Eine der Vorleserinnen war Lambrini Pikis. Die 33-jährige Wollishoferin mit griechischen Wurzeln ist eigentlich studierte Architektin, doch hat sie sich inzwischen für einen neuen Werdegang entschieden. Die trockene Arbeit am Schreibtisch sei ihr zu bürokratisch, so habe sie die Ausbildung als Quereinsteigerin im Lehrberuf gewählt, wo der menschliche Kontakt nicht zu kurz komme. Nun unterrichtet sie Kinder der 1. Klasse in Turgi AG.
Besondere Umgebung auf «Stäfa»
Anlässlich eines Deutschseminars der Pädagogischen Hochschule wurde Lambrini Pikis auf den Schweizer Vorlesetag aufmerksam und trat darauf mit Sandra Hauser vom Gemeinschaftszentrum Wollishofen in Verbindung.
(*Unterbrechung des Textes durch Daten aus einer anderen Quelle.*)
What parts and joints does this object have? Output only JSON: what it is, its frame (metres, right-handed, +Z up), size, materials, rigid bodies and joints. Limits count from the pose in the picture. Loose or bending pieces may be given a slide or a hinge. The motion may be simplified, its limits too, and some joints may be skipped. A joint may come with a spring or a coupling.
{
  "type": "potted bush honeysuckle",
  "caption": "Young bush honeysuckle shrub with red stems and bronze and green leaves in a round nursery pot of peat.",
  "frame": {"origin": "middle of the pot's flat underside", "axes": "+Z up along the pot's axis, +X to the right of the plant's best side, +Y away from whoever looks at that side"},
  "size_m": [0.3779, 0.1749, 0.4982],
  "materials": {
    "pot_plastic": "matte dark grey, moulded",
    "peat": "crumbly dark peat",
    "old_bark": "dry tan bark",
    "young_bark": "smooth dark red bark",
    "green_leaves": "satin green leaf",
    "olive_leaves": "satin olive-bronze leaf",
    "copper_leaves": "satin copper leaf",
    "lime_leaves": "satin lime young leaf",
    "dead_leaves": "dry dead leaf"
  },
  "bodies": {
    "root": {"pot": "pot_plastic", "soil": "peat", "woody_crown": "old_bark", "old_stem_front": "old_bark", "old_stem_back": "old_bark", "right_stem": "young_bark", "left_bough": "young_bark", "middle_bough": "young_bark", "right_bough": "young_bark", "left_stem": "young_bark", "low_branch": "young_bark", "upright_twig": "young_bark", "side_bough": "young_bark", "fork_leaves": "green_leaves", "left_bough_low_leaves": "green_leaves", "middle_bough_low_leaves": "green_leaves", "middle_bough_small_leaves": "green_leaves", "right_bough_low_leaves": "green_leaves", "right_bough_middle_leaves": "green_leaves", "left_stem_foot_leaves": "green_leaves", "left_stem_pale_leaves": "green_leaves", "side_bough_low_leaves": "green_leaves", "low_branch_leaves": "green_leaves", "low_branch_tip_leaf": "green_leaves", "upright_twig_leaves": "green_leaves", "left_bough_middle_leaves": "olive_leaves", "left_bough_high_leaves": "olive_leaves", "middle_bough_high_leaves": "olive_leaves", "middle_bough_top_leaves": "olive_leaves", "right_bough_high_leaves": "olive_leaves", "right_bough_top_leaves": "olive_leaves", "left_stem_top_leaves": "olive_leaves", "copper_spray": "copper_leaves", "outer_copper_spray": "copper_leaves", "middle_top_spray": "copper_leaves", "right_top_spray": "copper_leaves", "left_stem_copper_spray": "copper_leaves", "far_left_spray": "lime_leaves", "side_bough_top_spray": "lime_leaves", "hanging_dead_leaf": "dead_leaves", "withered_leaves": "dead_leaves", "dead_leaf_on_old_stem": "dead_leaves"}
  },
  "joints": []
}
Die beiden beschlossen, ihren Beitrag zum nationalen Vorlesetag zu leisten. Sie wählten das Thema Wasser und als Austrageort das zwar ruhende und verankerte Schiff Stäfa, das jedoch sanft schaukelnd den einlullenden Eindruck von Fahren vermittelt.
Was für sie Vorlesen bedeute? «Mir ist es wichtig, Kompetenzen anzuregen. Es geht nicht nur darum, Geschichten zu erzählen oder ihnen zuzuhören.» Wichtig sei, dass die Beteiligten zu einer Einheit werden und ein interaktiver Dialog entstehe. «Die Kids fangen an, Fragen zu stellen. Und es freut mich, wenn ich sie damit in eine andere Welt versetzen kann. Es ist auch für mich jeweils ein Erlebnis, eine Kunst und eine Herausforderung. Es liegt ein besonderer Zauber im gemeinsamen Eintauchen in abenteuerliche Geschichten», fügte sie hinzu.
Von 4 bis 16 Jahren
Auf die «Stäfa» wurden Kinder und Jugendliche von 4 bis 16 Jahren eingeladen, um sich Geschichten zum Thema Schiff und Wasser anzuhören. Der Nachmittag war in drei Teile entsprechend der Altersklasse geteilt. Unter diesem Aspekt hatte Lambrini Pikis zusammen mit Sandra Hauser geeignete Bücher ausgesucht.
Für die Gruppe mit Kindern von 4 bis 7 Jahren las Pikis aus dem Buch «Funzel, Reisszahn und Säge» von Mena Kost mit Illustrationen von Priska Wenger. Darin geht es um Fische, Freundschaft, Meer, Mut, Zusammenhalt und Algen-Eiscreme. Drei Freunde (Fische) machen sich auf eine abenteuerliche Reise mit vielen Hindernissen zum Leuchtblumenfeld.
Das Vorlesen dauerte pro Gruppe 40 Minuten. Für die Gruppe der Kleinsten fanden sich rund 20 Kids mit ihren Mamis ein. Sie machten es sich im Schiffsheck bequem und lauschten der Erzählung von Lambrini Pikis. Diese gestikulierte dabei mit Händen und Armen und wechselte Mimik und Tonart. Sie tat das so gekonnt und versetzte sich in die jeweiligen Akteure wie eine Schauspielerin. Es war ein Vergnügen, ihrer fesselnden Darbietung zuzuhören und zuzusehen. Trotzdem schien sich die Konzentration bei einem Teil der Kids nach bereits 15 Minuten aufzulösen. Pikis entschied, nach 20 Minuten eine Pause einzulegen. Ob das wohl daran lag, dass diese Kinder vorgelesen zu bekommen nicht gewohnt sind?
Auf Schatzsuche in Griechenland
Für die zweite Gruppe von 8- bis 12-Jährigen wählten sie das Buch «Die Bucht des blauen Oktopus» von Antonia Michaelis. In dieser Erzählung geht es um zwei Kinder, Kiki und Jorgos, die vor einer griechischen Insel tauchen und versuchen, mit Hilfe des in der Bucht lebenden blauen Oktopus einen Schatz zu finden.
In der dritten Gruppe der 13- bis 16-Jährigen las sie aus dem Buch «Unter dem Gully liegt das Meer» von Robert Habeck und Andrea Paluch. Hier geht es ums Freiheitsgefühl im Teenie-Alter. Ein Mädchen schliesst sich Aktivisten gegen den G8-Gipfel an. Und auch in diesem Fall ist es das Meer, das verbindet, und die Freundschaft, die zählt.
Luft nach oben
«Als Erfolg kann eigentlich nur der erste Teil eingestuft werden. Die zweite und die dritte Sequenz waren nur noch spärlich besucht, leider», meinte Lambrini Pikis. Doch trotzdem mache es Mut, auch weiterhin am Vorlesetag mitzumachen.